start

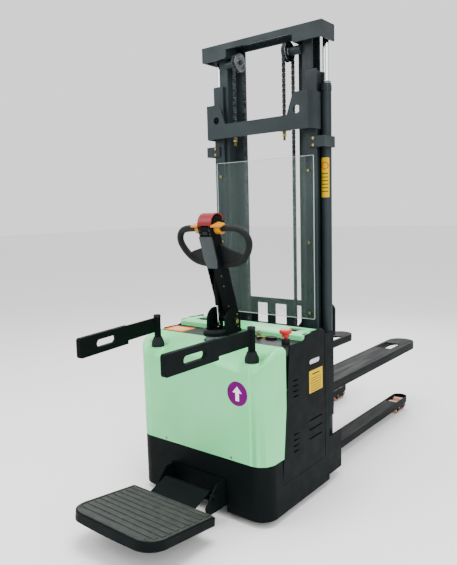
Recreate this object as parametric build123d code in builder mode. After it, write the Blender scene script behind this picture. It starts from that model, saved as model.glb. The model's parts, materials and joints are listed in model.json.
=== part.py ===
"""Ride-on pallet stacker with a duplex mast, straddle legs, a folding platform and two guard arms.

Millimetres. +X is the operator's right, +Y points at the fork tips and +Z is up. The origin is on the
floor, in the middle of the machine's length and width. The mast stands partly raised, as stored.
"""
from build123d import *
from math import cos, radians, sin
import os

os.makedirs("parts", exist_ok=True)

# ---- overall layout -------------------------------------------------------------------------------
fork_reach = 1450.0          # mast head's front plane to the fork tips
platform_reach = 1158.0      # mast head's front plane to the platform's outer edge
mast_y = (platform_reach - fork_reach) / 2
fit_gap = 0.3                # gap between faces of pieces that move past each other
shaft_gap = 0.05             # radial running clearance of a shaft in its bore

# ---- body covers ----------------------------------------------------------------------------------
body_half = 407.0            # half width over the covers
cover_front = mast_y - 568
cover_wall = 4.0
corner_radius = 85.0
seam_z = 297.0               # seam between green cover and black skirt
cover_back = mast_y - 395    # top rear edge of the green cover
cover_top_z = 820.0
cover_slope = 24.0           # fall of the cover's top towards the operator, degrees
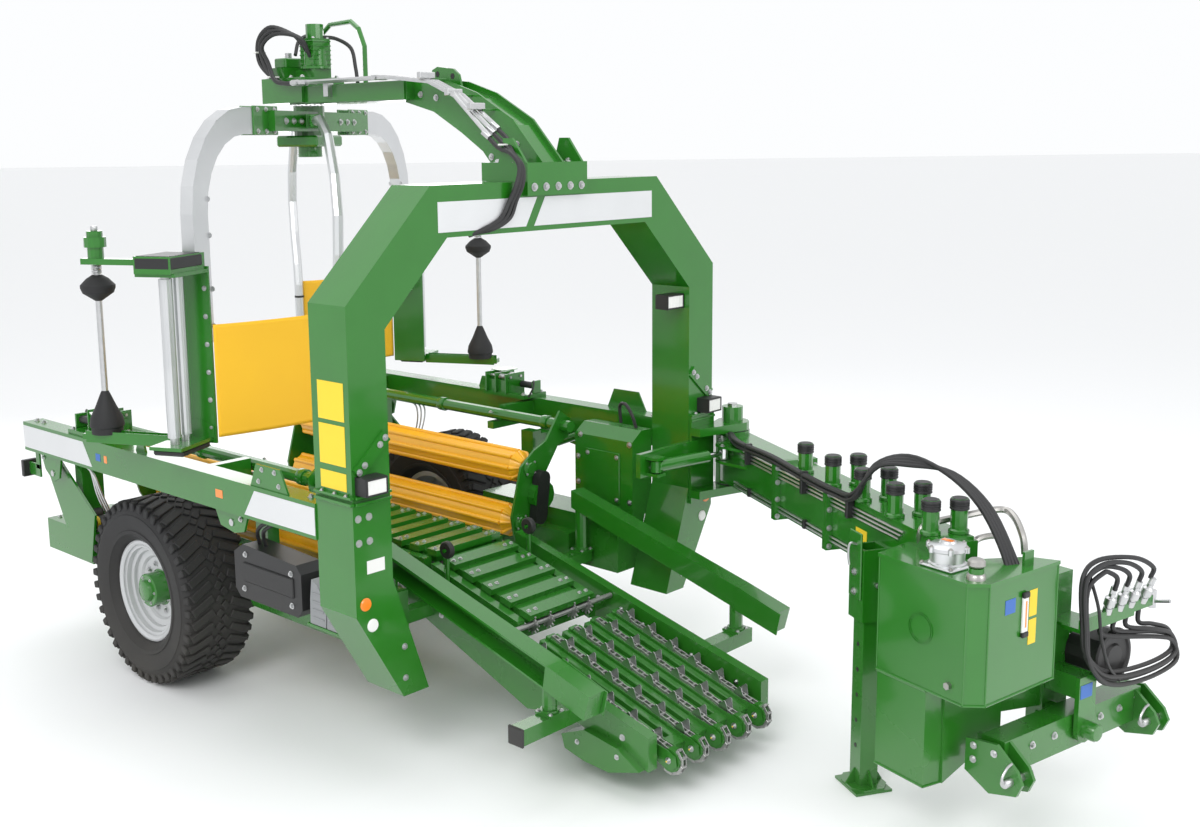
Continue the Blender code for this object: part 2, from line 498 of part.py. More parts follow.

end

### Do this:
Every line above should be printed again exactly as it stands.

### Exercise answer:
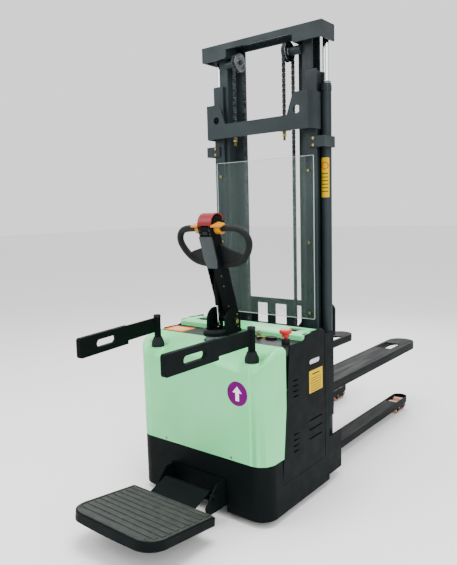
Recreate this object as parametric build123d code in builder mode. After it, write the Blender scene script behind this picture. It starts from that model, saved as model.glb. The model's parts, materials and joints are listed in model.json.
=== part.py ===
"""Ride-on pallet stacker with a duplex mast, straddle legs, a folding platform and two guard arms.

Millimetres. +X is the operator's right, +Y points at the fork tips and +Z is up. The origin is on the
floor, in the middle of the machine's length and width. The mast stands partly raised, as stored.
"""
from build123d import *
from math import cos, radians, sin
import os

os.makedirs("parts", exist_ok=True)

# ---- overall layout -------------------------------------------------------------------------------
fork_reach = 1450.0          # mast head's front plane to the fork tips
platform_reach = 1158.0      # mast head's front plane to the platform's outer edge
mast_y = (platform_reach - fork_reach) / 2
fit_gap = 0.3                # gap between faces of pieces that move past each other
shaft_gap = 0.05             # radial running clearance of a shaft in its bore

# ---- body covers ----------------------------------------------------------------------------------
body_half = 407.0            # half width over the covers
cover_front = mast_y - 568
cover_wall = 4.0
corner_radius = 85.0
seam_z = 297.0               # seam between green cover and black skirt
cover_back = mast_y - 395    # top rear edge of the green cover
cover_top_z = 820.0
cover_slope = 24.0           # fall of the cover's top towards the operator, degrees
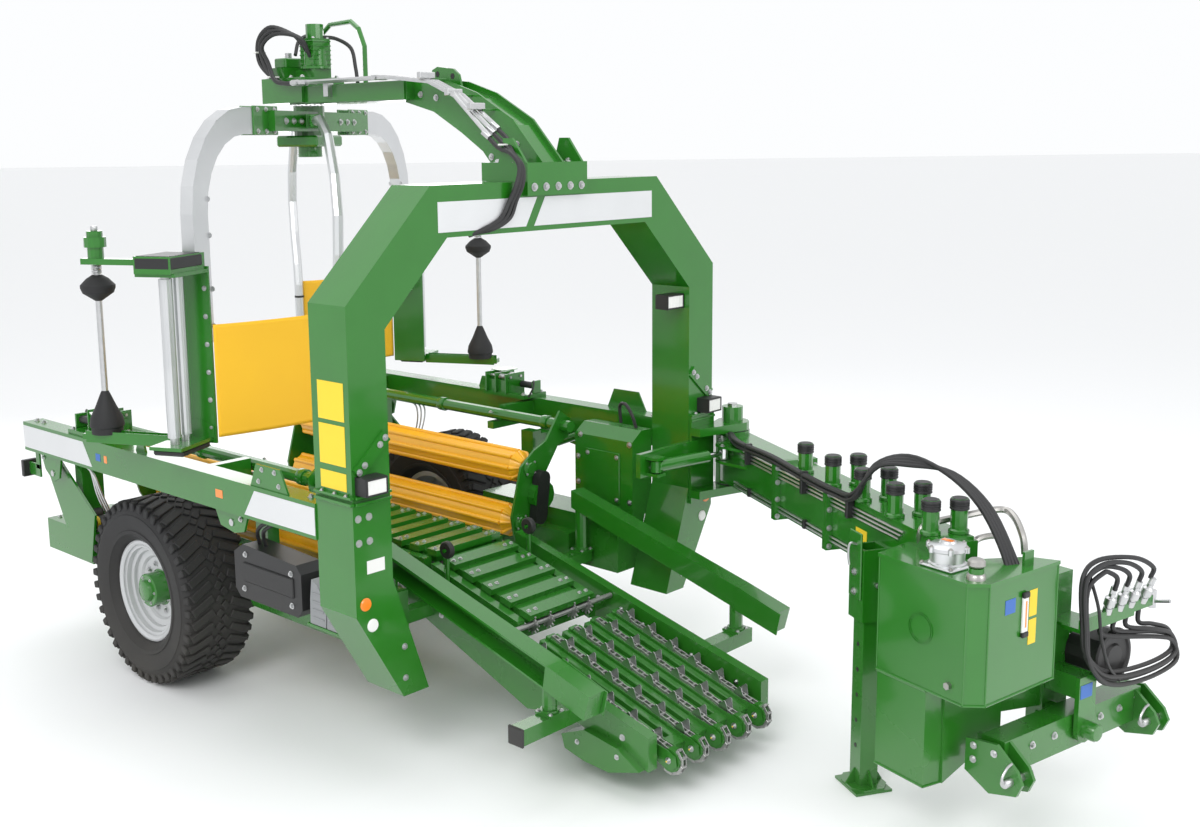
Continue the Blender code for this object: part 2, from line 498 of part.py. More parts follow.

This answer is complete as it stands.